Both the instructor and students are expected to do their best to produce a good class and to treat each other with respect. This includes many factors, such as listening when someone else is speaking, trying to understand what others are saying, being of assistance to others, etc. It definitely does NOT include making fun of others. On a practical level, do your best to improve your grade: read the course materials, attend class, do the homework, ask questions, and try to answer questions in class! Computer science requires active participation and repeated practice. If you begin to feel lost, consult one of the tutors, see the instructor, or work through the difficulties with the help of another student in the course. Do not let yourself get behind. In fact, one key to academic success is to start early on homework and other tasks. Last-minute miracles seldom work! Note in particular that attendance is expected. Student performance is bound to deteriorate when classes are missed. Largely in order to emphasize the importance of attendance, the policies outlined after this paragraph will be used.

  1. If the student does not attain a passing average in the test category, a failing grade will be received for the course.
  2. Each unexcused class absence after the first 4 results in 1 percentage point being deducted from the final course grade.
  3. Arriving late for class or leaving early (without a proper excuse) is counted as 1/2 of an absence.
  4. An unexcused absence from an exam results in the failure of the course.
  5. Unexcused absence from more than one-third of the semester's classes results in the failure of the course.
  6. Attendance is used to decide borderline grades at the end of the semester.
  7. Late work is not accepted unless resulting from an excused absence, but partial credit is given for incomplete homework that is submitted on time.
  8. Written documentation (such as a note from a doctor's office or coach of one's sports team) is normally required for an absence to be excused. Always bring a copy of such a note to give to your instructor when you can do so. In special circumstances, check with your instructor, as it is not always possible to get documentation.

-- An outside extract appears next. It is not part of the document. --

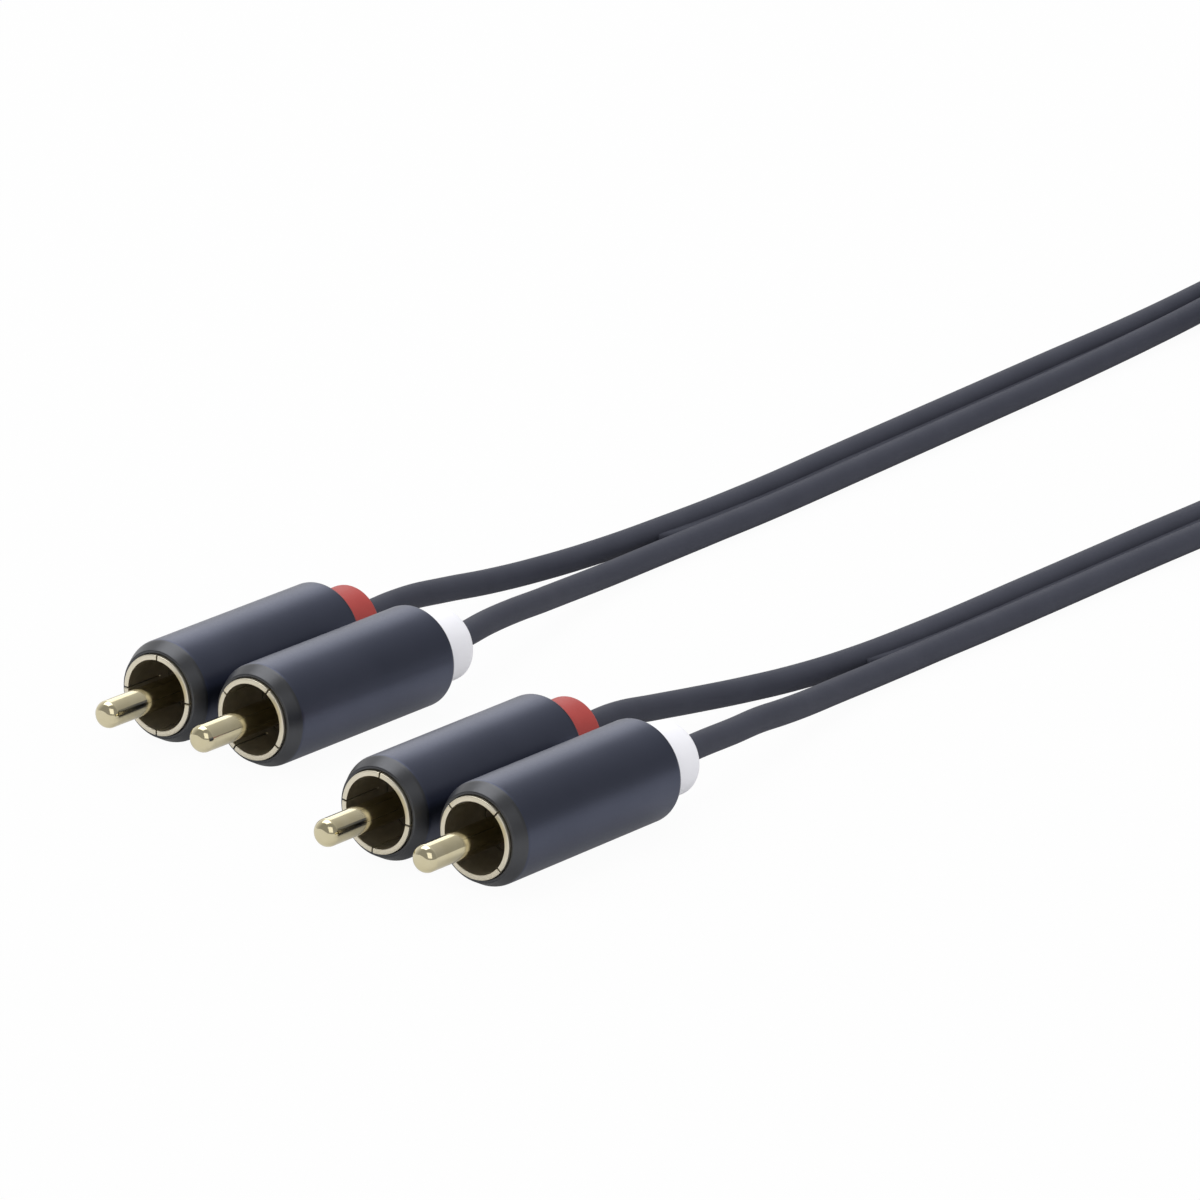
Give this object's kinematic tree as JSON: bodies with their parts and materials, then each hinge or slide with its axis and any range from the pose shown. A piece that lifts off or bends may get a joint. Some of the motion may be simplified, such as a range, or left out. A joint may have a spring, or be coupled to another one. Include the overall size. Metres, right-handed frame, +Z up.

Make-up exams are strongly discouraged. If possible, take the regularly scheduled exam. For an excused absence or other significant reason, the instructor may agree to give a make-up exam. Whenever possible, see your instructor ahead of time if you know you must miss an exam (e.g. due to sports). Normally some type of written documentation is required (such as a note from the coach, doctor, etc.). If the documentation or reason for missing an exam is poor, the student can count on receiving a significantly more difficult exam, if one is given at all! Do ask about a makeup exam if you have a good reason to miss an exam, even if documentation is not readily available, as it is understood that illnesses and other complications do happen.

Exams will ask critical thinking questions that require careful analysis, explanation, and the development of reasonable conclusions. For example, you might be asked to explain the overall effect of executing a certain section of microcode. That requires you to first understand the details of the microcode and then to abstract from these a high-level explanation of what the microcode does. Other questions will ask you to summarize the actions produced by certain operating systems algorithms or to analyze two or more such algorithms and decide which is better or more efficient in some sense.

Homework will be similar to the questions just mentioned. Although the problems and programs are short, they can be very detailed. As such, they require careful work and sometimes cannot be completed in one sitting. Since there are different types of assignments in this class (paper assignments, programs, etc.) the way in which they are collected will vary. Pay attention to the instructions for each assignment in regard to how the assignment is to be turned in and when it is due. Exceptions to homework deadlines are only granted for serious reasons and normally require written documentation of the reasons.

Most of the homeworks for this course will not be individual ones. Thus, you will be able to consult with other students in the class about how to solve them and even to look at some of each other's work. (Do not simply copy someone else's solution, however, as you learn very little from that.) Note well that the microprogramming contest and perhaps certain other homework will be individual homework where you may not consult other students in the class, share code, etc. Such homeworks will be clearly marked as individual ones.

Intellectual honesty is important at Saint Vincent College. On individual assignments as well as exams, attempts to pass off the work of another as one's own, or group work as one's individual work, etc. will result in action appropriate to the seriousness of the situation. If there is some doubt as to whether or not you solved a homework or test question yourself, you may be asked to explain the solution. If you can do so, that provides good evidence that you did do the work yourself. All cases of apparent intellectual dishonesty will be referred to the administration. If the administration does not say what to do about the grades in such a case, the first offense will involve a significant grade penalty (such as a grade of zero on the assignment or exam), while a second offense may result in failure of the course. In this course, students are expected to do entirely their own work on tests and any homework designated as individual homework. Note, too, that copying someone else's work does little to help you to learn the material. Remember that you are responsible for knowing how to solve the homework problems and that you will have to face the test questions on your own.

Be sure to read and follow the CIS Department Policies, available under the CIS Department web site. (This statement covers especially the proper use of departmental computing facilities, policies concerning your web pages, academic honesty, etc.) Be sure to read the Regulations section of the College Bulletin (which covers such things as grading, academic honesty, etc.) and the Student Handbook (which covers academic honesty, classroom etiquette, etc.).

Students with disabilities who may be eligible for academic accommodations and support services should please contact the Associate Dean of Studies, Mrs. Sandy Quinlivan, by phone (724-805-2371), email ( or by appointment (Academic Affairs-Headmaster Hall). Reasonable accommodations do not alter the essential elements of any course, program or activity. The Notification of Approved Academic Accommodations form indicates the effective date of all approved academic accommodations and is not retroactive.

If the instructor needs to cancel class, every effort will be made to send an email message to students' Saint Vincent email accounts.